• **What the task asks**
Write the data out again in full, with no departure from the original.

>> BEGIN

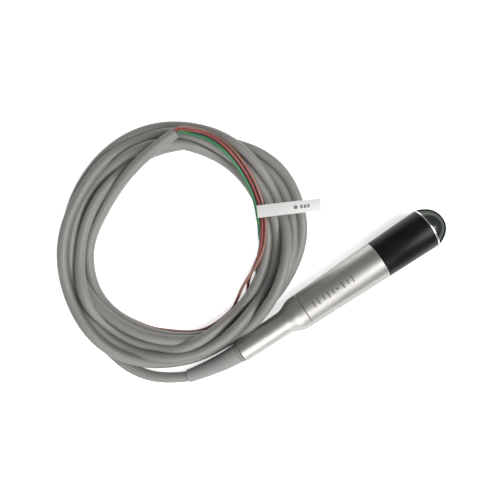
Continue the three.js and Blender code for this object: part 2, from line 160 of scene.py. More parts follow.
# %% List the cores' routes
CORE_MIDDLE = Vector((-69, 80.5, 0)) * MM
core_routes = {
    "wire_blue": [
        (48, 62.3, 17.3), (38, 63.4, 17.3), (27, 62.2, 17.3), (16, 60, 17.3), (7, 58.4, 17.3),
        (-2, 57.1, 17.2), (-12, 55.8, 16.7), (-22, 54, 13.2), (-32, 53.6, 7.4), (-42, 55.4, 1.6),
        (-52, 58.6, 1), (-62, 61.8, 1), (-75, 63.6, 1), (-90, 65.2, 1), (-107, 66.2, 1), (-130, 63.6, 1),
        (-145, 63, 1), (-161, 63, 1), (-178, 62.7, 1), (-194, 61.6, 1), (-207, 58.4, 1),
    ],
    "wire_green": [
        (48, 61.2, 19.2), (38, 62.3, 19.2), (27, 61.1, 19.2), (16, 58.9, 19.2), (7, 57.3, 19.2),
        (-2, 56, 19.2), (-12, 54.8, 19), (-22, 53.7, 18.8), (-32, 54.4, 15.2), (-42, 54, 7),
        (-52, 54.4, 1.4), (-62, 59.2, 1), (-75, 61.3, 1), (-90, 63, 1), (-107, 64, 1), (-130, 61.4, 1),
        (-145, 60.8, 1), (-161, 60.8, 1), (-178, 60.4, 1), (-193, 59.3, 1),
    ],
    "wire_red": [
        (50, 63.4, 19.2), (38, 64.6, 19.2), (27, 63.4, 19.2), (16, 61.2, 19.2), (7, 59.6, 19.2),
        (-2, 58.3, 19.2), (-12, 57.1, 19.2), (-22, 56, 19.2), (-32, 55, 18), (-42, 54.3, 13.6),
        (-52, 53.3, 6), (-62, 53.6, 1.4), (-75, 59, 1), (-90, 60.8, 1), (-107, 61.8, 1), (-130, 59.2, 1),
        (-145, 58.6, 1), (-161, 58.6, 1), (-178, 58.3, 1), (-196, 56.7, 1), (-210, 54.1, 1),
    ],
    "wire_brown": [
        (52, 65.7, 19.2), (38, 66.9, 19.2), (27, 65.7, 19.2), (16, 63.5, 19.2), (7, 61.9, 19.2),
        (-2, 60.6, 19.2), (-12, 59.4, 19.2), (-22, 58.3, 19.2), (-32, 57.2, 19.2), (-42, 56, 18.2),
        (-52, 54.2, 12.2), (-62, 52.6, 5.6), (-72, 53.2, 1.4), (-86, 57.6, 1), (-107, 59.6, 1), (-130, 57, 1),
        (-145, 56.4, 1), (-161, 56.4, 1), (-178, 56, 1), (-197, 54.4, 1), (-212, 51.5, 1),
    ],
}
CORE_STEP = 1.6 * MM
core_lines = {}
for name, route in core_routes.items():
    core_lines[name] = smooth_line([round_coil(*point, middle=CORE_MIDDLE) for point in route], CORE_STEP)
    print(name, "length in mm:", round(line_length(core_lines[name]) / MM))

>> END

• **Exercise result**
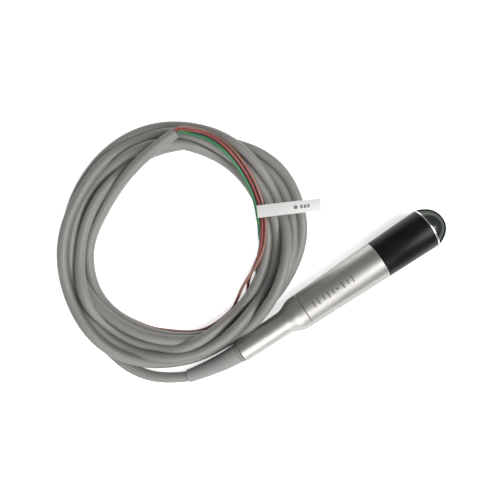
Continue the three.js and Blender code for this object: part 2, from line 160 of scene.py. More parts follow.
# %% List the cores' routes
CORE_MIDDLE = Vector((-69, 80.5, 0)) * MM
core_routes = {
    "wire_blue": [
        (48, 62.3, 17.3), (38, 63.4, 17.3), (27, 62.2, 17.3), (16, 60, 17.3), (7, 58.4, 17.3),
        (-2, 57.1, 17.2), (-12, 55.8, 16.7), (-22, 54, 13.2), (-32, 53.6, 7.4), (-42, 55.4, 1.6),
        (-52, 58.6, 1), (-62, 61.8, 1), (-75, 63.6, 1), (-90, 65.2, 1), (-107, 66.2, 1), (-130, 63.6, 1),
        (-145, 63, 1), (-161, 63, 1), (-178, 62.7, 1), (-194, 61.6, 1), (-207, 58.4, 1),
    ],
    "wire_green": [
        (48, 61.2, 19.2), (38, 62.3, 19.2), (27, 61.1, 19.2), (16, 58.9, 19.2), (7, 57.3, 19.2),
        (-2, 56, 19.2), (-12, 54.8, 19), (-22, 53.7, 18.8), (-32, 54.4, 15.2), (-42, 54, 7),
        (-52, 54.4, 1.4), (-62, 59.2, 1), (-75, 61.3, 1), (-90, 63, 1), (-107, 64, 1), (-130, 61.4, 1),
        (-145, 60.8, 1), (-161, 60.8, 1), (-178, 60.4, 1), (-193, 59.3, 1),
    ],
    "wire_red": [
        (50, 63.4, 19.2), (38, 64.6, 19.2), (27, 63.4, 19.2), (16, 61.2, 19.2), (7, 59.6, 19.2),
        (-2, 58.3, 19.2), (-12, 57.1, 19.2), (-22, 56, 19.2), (-32, 55, 18), (-42, 54.3, 13.6),
        (-52, 53.3, 6), (-62, 53.6, 1.4), (-75, 59, 1), (-90, 60.8, 1), (-107, 61.8, 1), (-130, 59.2, 1),
        (-145, 58.6, 1), (-161, 58.6, 1), (-178, 58.3, 1), (-196, 56.7, 1), (-210, 54.1, 1),
    ],
    "wire_brown": [
        (52, 65.7, 19.2), (38, 66.9, 19.2), (27, 65.7, 19.2), (16, 63.5, 19.2), (7, 61.9, 19.2),
        (-2, 60.6, 19.2), (-12, 59.4, 19.2), (-22, 58.3, 19.2), (-32, 57.2, 19.2), (-42, 56, 18.2),
        (-52, 54.2, 12.2), (-62, 52.6, 5.6), (-72, 53.2, 1.4), (-86, 57.6, 1), (-107, 59.6, 1), (-130, 57, 1),
        (-145, 56.4, 1), (-161, 56.4, 1), (-178, 56, 1), (-197, 54.4, 1), (-212, 51.5, 1),
    ],
}
CORE_STEP = 1.6 * MM
core_lines = {}
for name, route in core_routes.items():
    core_lines[name] = smooth_line([round_coil(*point, middle=CORE_MIDDLE) for point in route], CORE_STEP)
    print(name, "length in mm:", round(line_length(core_lines[name]) / MM))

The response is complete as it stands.